Ed Balls, Children, Schools and Families Secretary, praised teachers and support staff for improving primary school literacy figures in the UK, but said more needed to be done.
“It’s very important that we help more children to become confident readers and the National Year of Reading is an ideal opportunity for us all to build on this success,” he said.
He also urged parents to take an active role in helping their kids by reading with them at home.
“Surveys have shown that one in ten children is never read a bedtime story and half of children rarely discuss reading at home. Just ten minutes a day can create a love of reading from a very early age.”
Jonathan Douglas, director of the National Literacy Trust, which is overseeing the project, said he wanted to see the whole nation celebrating literature.
“The National Year of Reading is a unique opportunity to enthuse and engage readers and to change the national reading culture,” he said. “It will be promoted via a series of themed national and local level events, such as ‘father to son’, ‘alternatives to books’ and ‘classics and modern literature’.”
See:
www.yearofreading.org.uk/index.html
Book Facts
Schools spend 2.5 times more on exam fees than on books.

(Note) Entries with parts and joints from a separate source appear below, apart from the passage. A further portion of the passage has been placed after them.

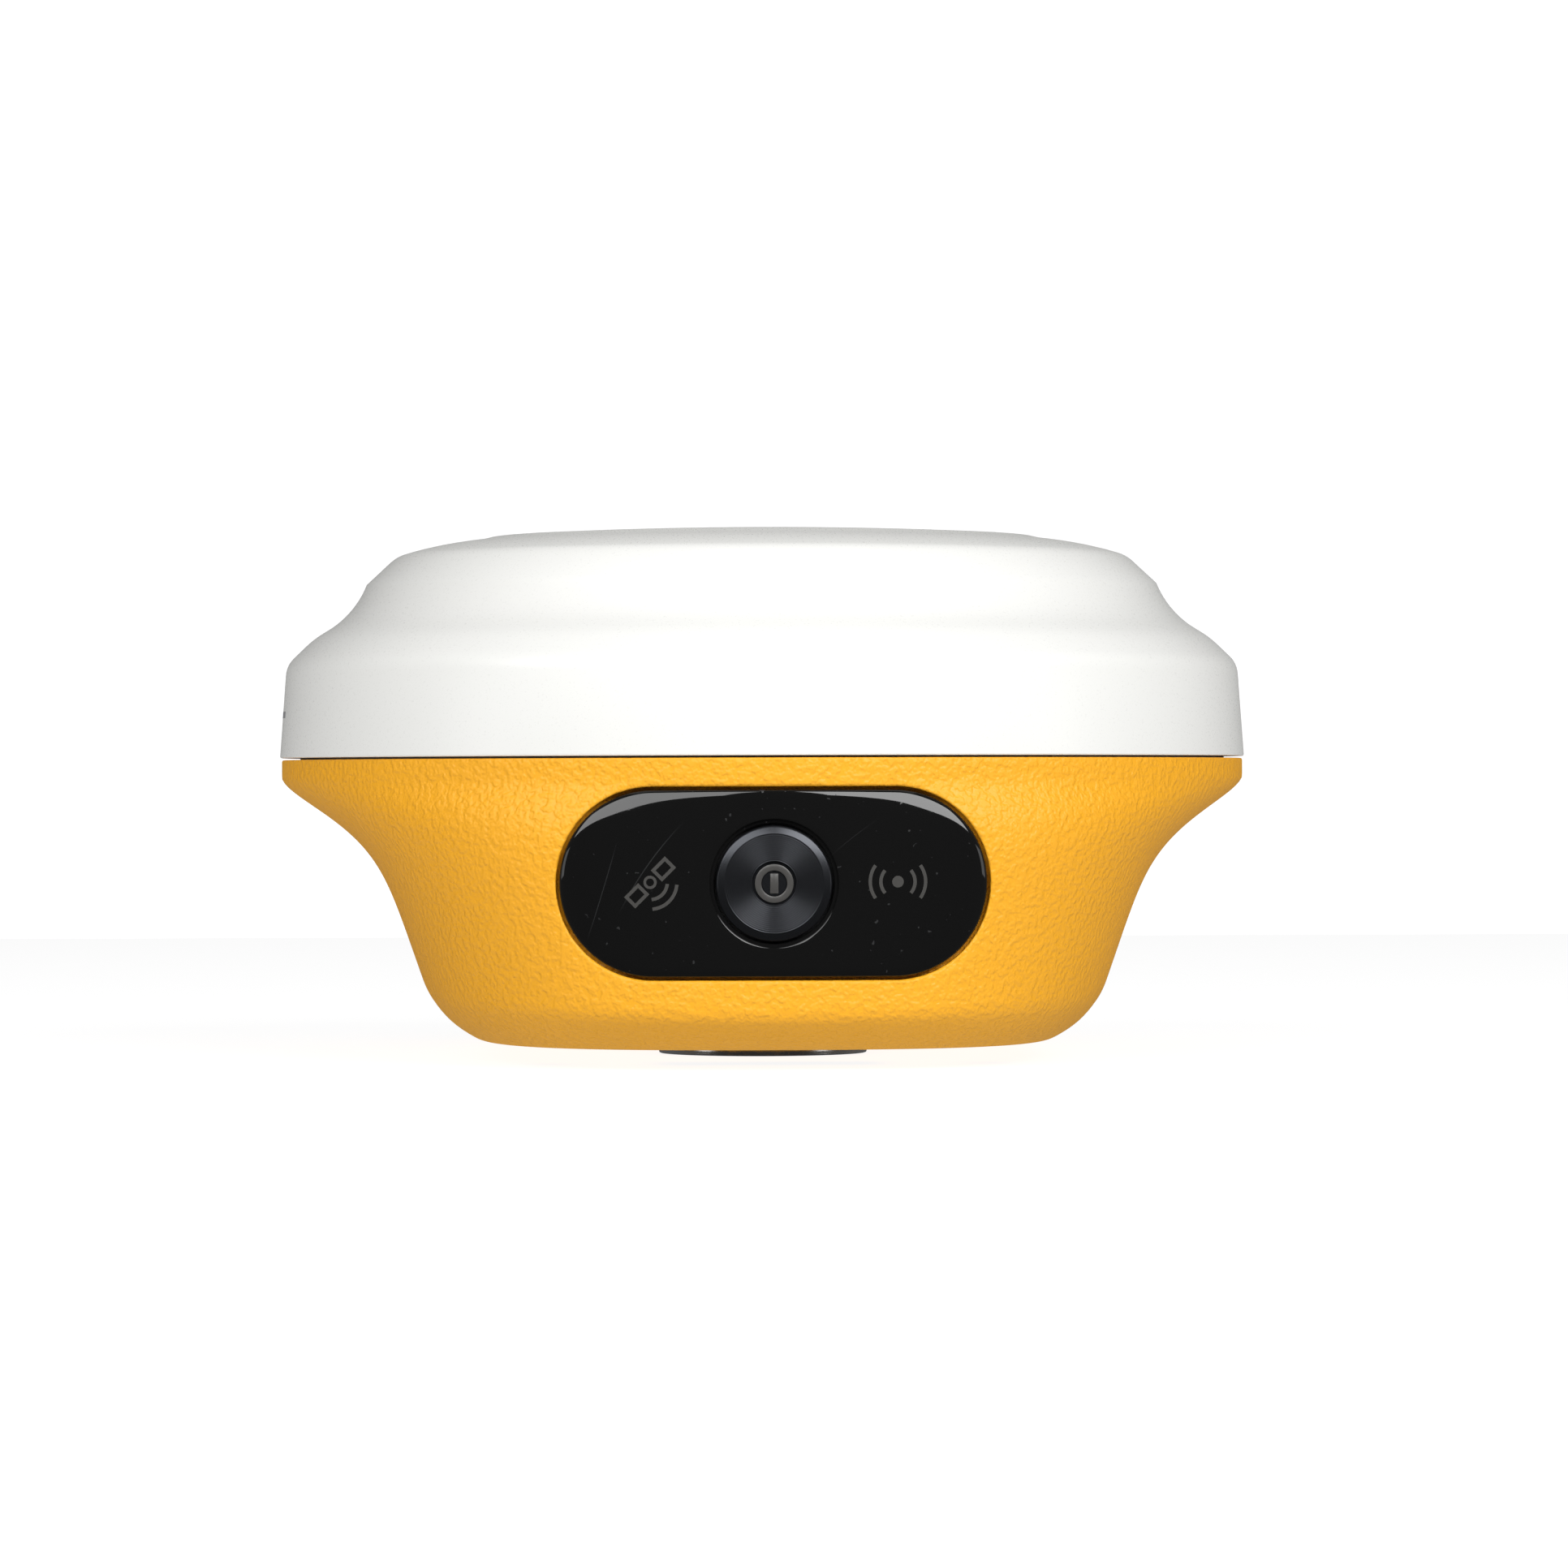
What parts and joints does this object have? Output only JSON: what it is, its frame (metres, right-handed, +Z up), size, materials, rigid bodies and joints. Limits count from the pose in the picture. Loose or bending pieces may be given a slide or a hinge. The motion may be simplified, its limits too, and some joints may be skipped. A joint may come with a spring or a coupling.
{
  "type": "pole-mount satellite positioning receiver",
  "caption": "Round pole-mount satellite receiver: white antenna dome, tapered orange housing, gloss panel with power button, steel pole thread and hinged port door.",
  "frame": {"origin": "centre of the pole thread's mouth, on the flat face of the steel pole seat", "axes": "+Z up along the pole axis; the button panel faces -Y; +X to the right as seen facing the panel"},
  "size_m": [0.15, 0.15, 0.0814],
  "materials": {
    "dome_white": "smooth satin moulded plastic",
    "housing_orange": "fine leather-textured moulded plastic",
    "mark_grey": "flat printed inlay",
    "seal_black": "soft black rubber",
    "panel_black": "high gloss black with faint scratches",
    "icon_grey": "unlit grey light window",
    "button_black": "black anodised, spun in rings",
    "seat_steel": "turned stainless steel",
    "screw_steel": "plain stainless steel",
    "brass": "turned brass",
    "board_green": "solder-masked circuit board",
    "board_blue": "solder-masked circuit board",
    "tin_plate": "tinned sheet steel",
    "patch_ceramic": "fired antenna ceramic with a silvered face",
    "nylon_white": "natural nylon",
    "inner_black": "black moulded plastic",
    "clear_pipe": "clear moulded plastic",
    "led_yellow": "resin lamp body",
    "plunger_brown": "brown moulded plastic",
    "flex_amber": "amber film with copper lines",
    "cell_blue": "shrink-sleeved cell",
    "lead_black": "black cable jacket",
    "lead_red": "red wire insulation",
    "door_black": "fine-grained black plastic",
    "plate_silver": "brushed blank rating plate"
  },
  "bodies": {
    "receiver": {"radome": "dome_white", "height_mark": "mark_grey", "radome_inserts": "brass", "main_gasket": "seal_black", "lower_housing": "housing_orange", "case_screws": "screw_steel", "screw_plugs": "seal_black", "hub_insert": "seat_steel", "hub_seal": "seal_black", "hub_screws": "screw_steel", "vent_plug": "inner_black", "type_plate": "plate_silver", "front_panel": "panel_black", "panel_gasket": "seal_black", "satellite_window": "icon_grey", "signal_window": "icon_grey", "button_guide": "inner_black", "switch_body": "inner_black", "key_board": "board_green", "indicator_leds": "led_yellow", "light_pipes": "clear_pipe", "key_board_screws": "screw_steel", "key_flex": "flex_amber", "main_board": "board_green", "board_standoffs": "brass", "gnss_board": "board_blue", "gnss_shield": "tin_plate", "gnss_spacers": "screw_steel", "gnss_screws": "screw_steel", "radio_module": "tin_plate", "modem_module": "tin_plate", "wlan_antenna": "nylon_white", "antenna_plate": "board_green", "antenna_screws": "screw_steel", "lower_patch": "patch_ceramic", "upper_patch": "patch_ceramic", "feed_pins": "brass", "patch_screw": "nylon_white", "amplifier_shield": "tin_plate", "antenna_lead": "lead_black", "lead_plugs": "brass", "battery_cells": "cell_blue", "battery_cradle": "inner_black", "battery_strap": "screw_steel", "strap_screws": "screw_steel", "battery_lead": "lead_red", "battery_plug": "nylon_white", "port_frame": "inner_black", "usb_shell": "tin_plate", "usb_tongue": "inner_black", "sim_socket": "tin_plate", "sim_card": "nylon_white", "door_pin": "screw_steel"},
    "button": {"power_button": "button_black", "button_icon": "icon_grey", "button_seal": "seal_black", "button_clip": "screw_steel", "switch_plunger": "plunger_brown"},
    "port_door": {"port_door": "door_black", "door_seal": "seal_black"}
  },
  "joints": [
    {"name": "power_button_press", "type": "slide", "parent": "receiver", "child": "button", "axis": [0, 1, 0], "range_m": [0, 0.0008], "stiffness_N_per_m": 3500, "springref_m": -0.0004},
    {"name": "port_door_hinge", "type": "hinge", "parent": "receiver", "child": "port_door", "pos_m": [0, 0.07219, 0.0223], "axis": [-1, 0, 0], "range_deg": [0, 90]}
  ]
}
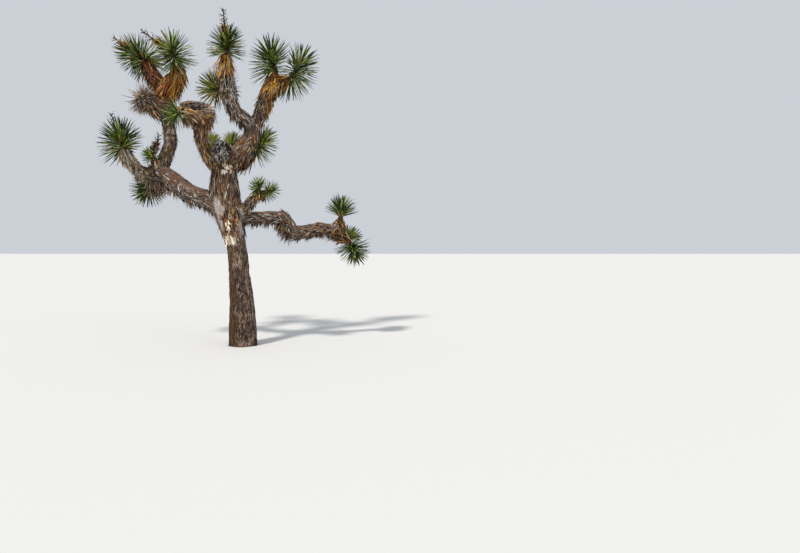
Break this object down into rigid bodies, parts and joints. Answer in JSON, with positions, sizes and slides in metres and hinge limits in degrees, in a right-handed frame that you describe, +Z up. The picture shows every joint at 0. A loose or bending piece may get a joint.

Thirteen percent of children in England are said to dislike reading, compared to just 6% internationally.
Reading for pleasure has a positive effect on academic achievement with children from poorer backgrounds who enjoyed reading performing better in tests than those from wealthier homes who did not read for pleasure.
Britain spends less on secondary school books than any other developed country.
Spending £100 on books per primary school pupil has a greater impact on average test scores across English, maths and science than the same amount spent on ICT or staffing.
Since funding was devolved to individual schools in 2000, school libraries services have closed down in 19 local authorities.